4 Benefits of Massage Following Surgery
- Anesthesia – Following surgery for cancer, massage makes recovering from anesthesia easier.
- Lymphedema – Cancer surgery that involves the removal of lymph nodes may cause lymphedema, or a buildup of fluids in the tissues that leads to swelling. Specific lymphatic drainage massage techniques, given by a highly-trained therapist, will reduce swelling for the patient.
- Scarring – Massage is effective at improving mobility and decreasing the appearance and adhesions that are part of surgical scars.
- Joint Mobility – Oncology massage therapists may implement soft tissue manipulation techniques and join movements to help improved range of motion or support easier adaptation to implants and expanders.
Oncology massage has wide reaching benefits to cancer patients. In order to provide the best possible care, massage therapists should follow these considerations.
- Ask for a doctor’s note. This not required, but it is best to have a doctor’s formal recommendation for oncology massage if possible. A recommendation for massage has many benefits. In particular, the note opens up a conversation between the doctor, patient and therapist, and overall improves the coordination and the quality of the patient’s care.
- Cancer is different for everybody. Develop an understanding of the type of cancer your client is living with – including the side effects, contraindications, and modifications necessary when giving massage.
- Complete a well-rounded, thorough intake that educates you about your client and their specific needs and wants. This may include input from their doctor in some cases.
- All of the above will influence your speed, duration and level of pressure.
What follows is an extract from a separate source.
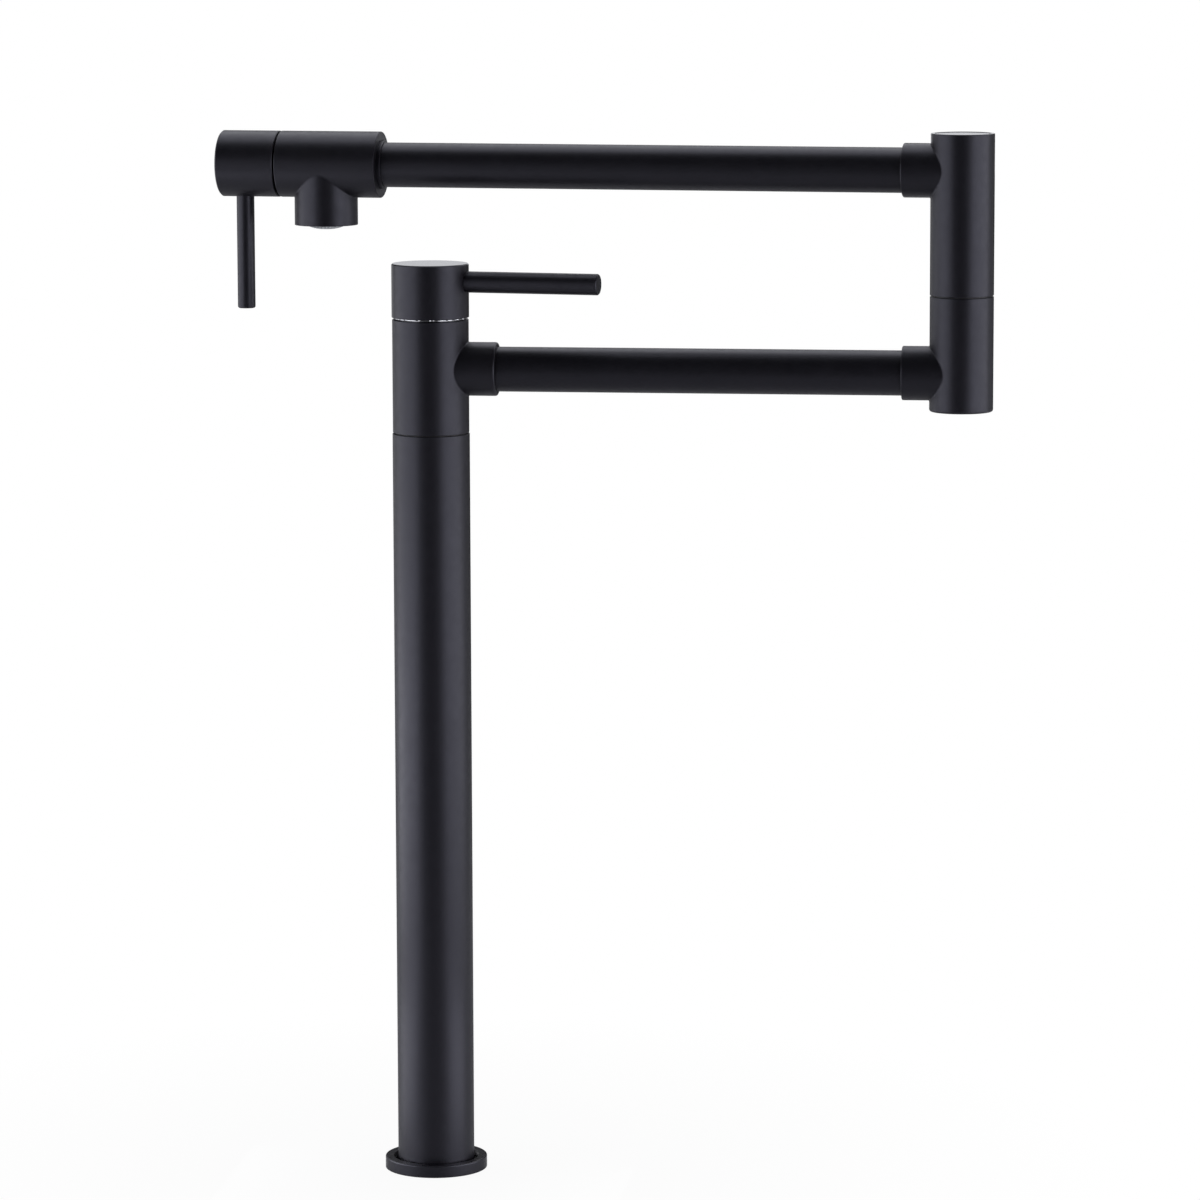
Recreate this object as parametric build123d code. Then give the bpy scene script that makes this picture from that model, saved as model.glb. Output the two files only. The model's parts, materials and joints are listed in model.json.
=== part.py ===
from build123d import *
import os

os.makedirs("parts", exist_ok=True)

# A deck-mounted pot filler, in millimetres, +Z up.
# The origin is the middle of the flange's underside, on the deck.
# The lower arm runs along +X from the column to the elbow, and the front of the tap faces -Y.
# The upper arm and both handles are drawn along +X from their own axes, then turned to their rest places.

# Clearances
overrun = 2.0
running_gap = 0.06
face_gap = 0.02
socket_gap = 0.03
clamp_gap = 0.4

# Rest angles in degrees, seen from above
half_turn = 180.0
quarter_turn = 90.0
upper_arm_swing = 5.0
base_lever_swing = 8.7

# Deck flange and its gasket
flange_r = 25.4
flange_h = 6.0
flange_round = 0.7
flange_foot_chamfer = 0.3
flange_floor = 2.6
flange_foot_gap = 0.5
gasket_outer_r = 23.2
gasket_inner_r = 17.0
gasket_h = 1.4

# Column
riser_r = 19.0
riser_wall = 1.5
riser_top = 369.6
riser_edge = 0.2
riser_inner_r = riser_r - riser_wall
foot_h = 24.0
foot_thread_depth = 16.0
foot_bore_r = 9.5

# Threaded shank through the deck, with the inlet thread at its end
shank_r = 14.0
shank_below = 52.0
shank_chamfer = 1.0
water_bore_r = 6.5
inlet_r = 10.48
inlet_length = 14.0
inlet_chamfer = 0.8
shank_top = flange_floor + foot_thread_depth

# Clamp under the deck, set for the deck's thickness
deck_thickness = 30.0
clamp_rubber_r = 24.0
clamp_rubber_h = 3.0
clamp_washer_r = 23.0
clamp_washer_h = 2.0
lock_nut_flats = 38.0
lock_nut_h = 9.0
lock_nut_chamfer = 1.0
thread_gap = 0.05

# Water tube inside the column
supply_r = 8.0
supply_wall = 1.2
supply_socket_depth = 12.0
supply_seal_r = 0.9
supply_seal_inset = 4.0

# Fixed core on the column, which the swivel body turns on
core_plug_h = 22.0
spigot_r = 12.9
core_water_r = 5.0
core_port_r = 3.0
gallery_r = 11.4
gallery_h = 9.0
core_seal_r = 0.9
core_seal_offset = 12.0
ring_r = 17.9
ring_h = 0.8
core_nut_r = 16.0
core_nut_h = 4.5
core_nut_notch_w = 4.0
core_nut_notch_depth = 1.2
core_bottom = riser_top - core_plug_h

# Arms, collars and tube sockets, with the heights of the arms built up from the column's top
lower_arm_rise = 31.9
arm_spacing = 98.2
lower_arm_length = 260.4
upper_arm_length = 317.8
tube_r = 11.0
tube_wall = 1.1
collar_r = 13.2
collar_round = 0.8
swivel_collar_end = 32.8
elbow_collar_end = 28.7
socket_depth = 14.0
tube_seal_r = 0.5
lower_arm_z = riser_top + lower_arm_rise
upper_arm_z = lower_arm_z + arm_spacing

# Swivel body
body_r = 18.8
body_rise = 24.3
body_edge = 0.3
riser_glide_r = 17.8
riser_glide_h = 0.5
arm_port_r = 7.0
body_bottom = riser_top + riser_glide_h + face_gap
body_top = lower_arm_z + body_rise
ring_bottom = body_top + face_gap
ring_top = ring_bottom + ring_h
core_top = ring_top + core_nut_h

# Elbow
elbow_r = 15.5
elbow_drop = 18.4
elbow_seam_rise = 37.8
elbow_rise = 18.1
elbow_round = 1.3
elbow_edge = 0.3
elbow_glide_r = 14.6
elbow_glide_h = 0.5
stem_r = 10.0
stem_bore_r = 6.2
stem_foot_gap = 2.0
stem_end_wall = 2.5
stem_seal_r = 0.9
stem_seal_offset = 11.8
stem_gallery_depth = 1.2
stem_port_r = 3.2
clip_depth = 0.8
clip_reach = 2.6
clip_h = 1.2
clip_slot = 7.0
clip_end_land = 0.7
cap_r = 13.6
cap_h = 1.6
cap_recess = 0.6
cap_edge = 0.3
elbow_bottom = lower_arm_z - elbow_drop
elbow_seam = lower_arm_z + elbow_seam_rise
elbow_top = upper_arm_z + elbow_rise

# Spout valve body and its nozzle, placed by their distance from the elbow's axis
spout_r = 16.35
spout_back = 28.4
spout_front = 22.9
spout_chamfer = 0.7
spout_edge = 0.3
spout_socket_depth = 12.0
spout_port_r = 5.0
gland_wall = 0.9
gland_h = 2.0
gland_edge = 0.3
nozzle_r = 15.65
nozzle_drop = 29.9
nozzle_chamfer = 0.5
outlet_r = 7.0
spout_inner_end = upper_arm_length - spout_back
spout_seam = upper_arm_length + spout_front

# Aerator in the nozzle
aerator_r = 12.0
aerator_ring_h = 8.0
aerator_recess = 0.3
aerator_washer_h = 1.5
aerator_washer_inner_r = 9.0
insert_r = 10.4
insert_h = 6.3
insert_nose_h = 2.2
insert_hole_r = 0.7
insert_hole_rings = (3.2, 6.0)
insert_hole_count = 6
mesh_h = 0.3

# Ceramic valve, with its windows at the height of the port that it feeds
chamber_r = 9.0
housing_gap = 0.1
housing_inner_r = 7.7
seat_seal_h = 1.6
seat_seal_gap = 0.6
disc_h = 3.0
disc_gap = 0.2
disc_hole_r = 2.2
disc_hole_at = 4.2
disc_notch_r = 3.2
disc_notch_at = 6.4
tang_w = 2.0
tang_length = 9.0
tang_depth = 1.2
window_at = 8.5
window_h = 6.0
window_w = 7.0
shoulder_h = 2.0
shoulder_gap = 0.3
spindle_r = 4.0
spindle_neck_r = 3.2
spindle_seal_r = 0.6
spindle_seal_inset = 5.0
spindle_reach = 12.0
hex_flats = 20.0
hex_h = 4.5
housing_seal_r = 0.7
housing_seal_inset = 4.0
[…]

Be prepared to change and modify your session due to the ever-changing nature of the cancer experience.
Oncology massage is an evidence-based treatment modality for coping with the side effects of cancer. Highly-trained massage therapists are able to meet the needs of cancer patients and support them in their cancer journey. Today’s research supports the use of massage for confronting the pain and suffering that often accompanies a cancer diagnosis.